Coastal structures such as jetties, groins, breakwaters, and seawalls each have different purposes in protecting shorelines. A breakwater with a specific opening width affects wave patterns, offering protection at particular angles inside a harbor where wave energy is dispersed due to diffraction.

Step-by-step explanation:

Jetties, groins, breakwaters, and seawalls are all structures built along coastlines to protect against erosion and storm damage, but they differ in form and function.

  • Jetties are structures that extend from the shore into the ocean and are primarily built to protect the entrance of harbors and ports by keeping navigation channels free of sediments.
  • Groins are shorter structures, often built perpendicular to the shore, to reduce beach erosion by interrupting the flow of sediment along the beach.
  • Breakwaters are constructed parallel to the shoreline but detached from it, creating a calm zone to protect anchorages or harbor entrances from wave action.
  • Seawalls are solid walls built onshore, right at the edge of the coastline, to defend land from the force of incoming waves.

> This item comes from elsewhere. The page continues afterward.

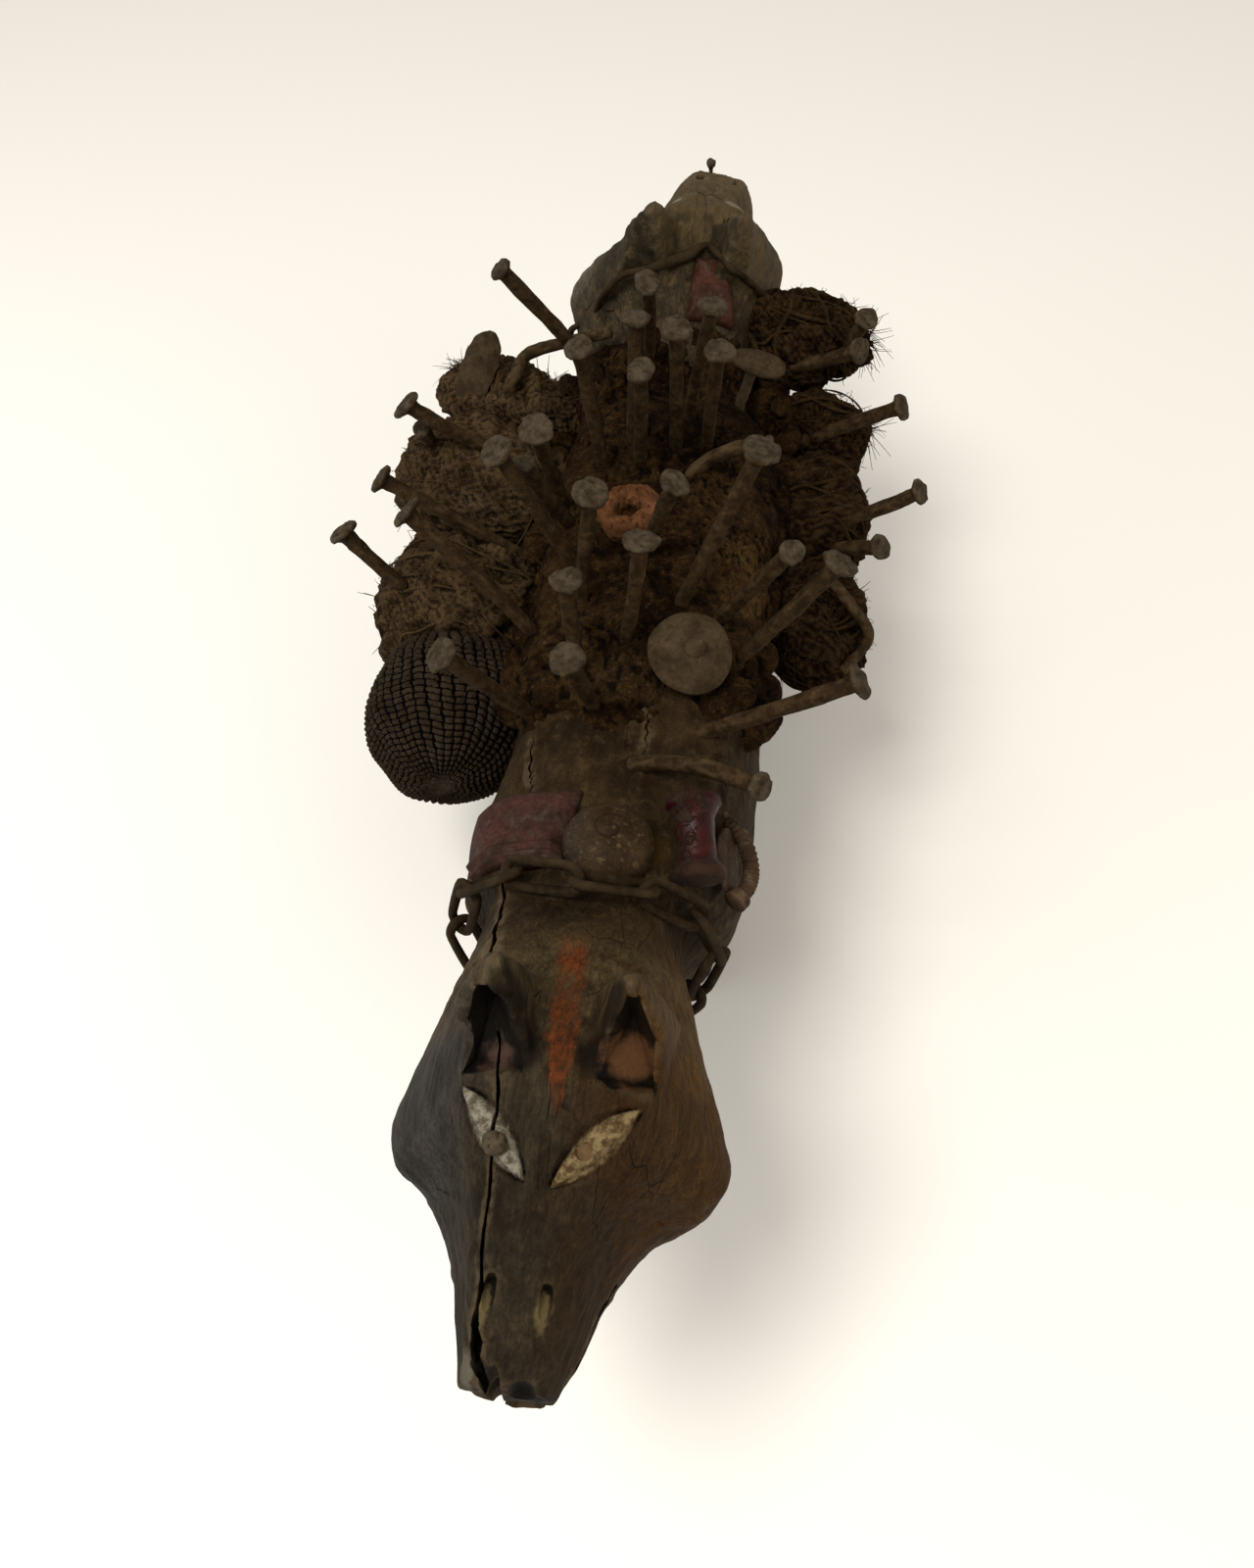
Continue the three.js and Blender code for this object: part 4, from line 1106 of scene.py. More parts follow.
def add_collar(material):
    low = np.array([0.25, 0.36, 0.5, 0.64, 0.74])
    under = skin(over(0.0, float(COLLAR_Y))[0], low, 3.4)
    points = np.concatenate([np.array(FAR_WIRE, dtype=float), under])
    closed = np.concatenate([points[-3:], points, points[:4]])

    def place(along, turn):
        at = 3 + (along % 1) * len(points)
        centre = curve(closed, at)
        ahead = unit(curve(closed, at + 0.1) - curve(closed, at - 0.1))
        across = unit(np.cross([0.2, 1.0, 0.1], ahead))
        angle = turn * TAU
        strap = smooth_step(at, 6.0, 6.6) * (1 - smooth_step(at, 8.2, 8.8))
        wire = 1.9 + 1.3 * strap + 0.2 * np.sin(along * 90)
        other = np.cross(ahead, across)
        return centre + across * (wire * np.cos(angle))[:, None] + other * (wire * np.sin(angle))[:, None]
    edged("far_wire", ring(10, 160, place), material, ["far_collar"])


# Nails: foot x and y on the wood, lean sideways and along the back, length proud, head radius
BACK_NAILS = [
    (-42, 182, -32, -10, 95, 6.5), (-17, 190, 3, -22, 72, 7), (-19, 120, 3, 0, 88, 7),
    (-13, 106, 3, -11, 80, 7), (5, 120, 1, -6, 88, 7.5), (9, 146, 9, -9, 88, 7.5),
    (21, 121, 5, -11, 84, 7.5), (-31, 104, -6, -3, 88, 7.5), (-36, 33, -23, -1, 88, 8.5),
    (-48, 84, -6, -17, 85, 9), (-42, 67, -16, -19, 72, 5.5), (-32, 11, 7, -1, 78, 8.5),
    (-3, 39, 14, -15, 76, 7), (-7, -19, 8, -1, 75, 8), (-26, -36, -1, -3, 70, 7),
    (-16, -56, -7, -19, 60, 7.5), (-47, -53, -30, -15, 70, 8.5), (14, 0, 24, 18, 100, 9.5),
    (33, 2, 28, -12, 80, 6), (44, -17, 34, 3, 85, 8), (36, -62, 58, 1, 80, 8),
    (-52, 3, -42, 12, 96, 8.5), (12, 97, 20, 5, 54, 6.5), (8, -88, 50, -20, 57, 6.5),
]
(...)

In the case of wave behavior related to a breakwater with a 50.0-m-wide opening and ocean waves with a 20.0-m wavelength approaching straight on, we can apply principles of wave diffraction. When waves pass through a narrow opening relative to their wavelength, they bend or spread out in a semicircular pattern. This diffraction can create protected areas at certain angles where wave intensity is greatly reduced. The boats inside the harbor are most protected at angles where diffraction causes the wave energy to dissipate rather than directly hit.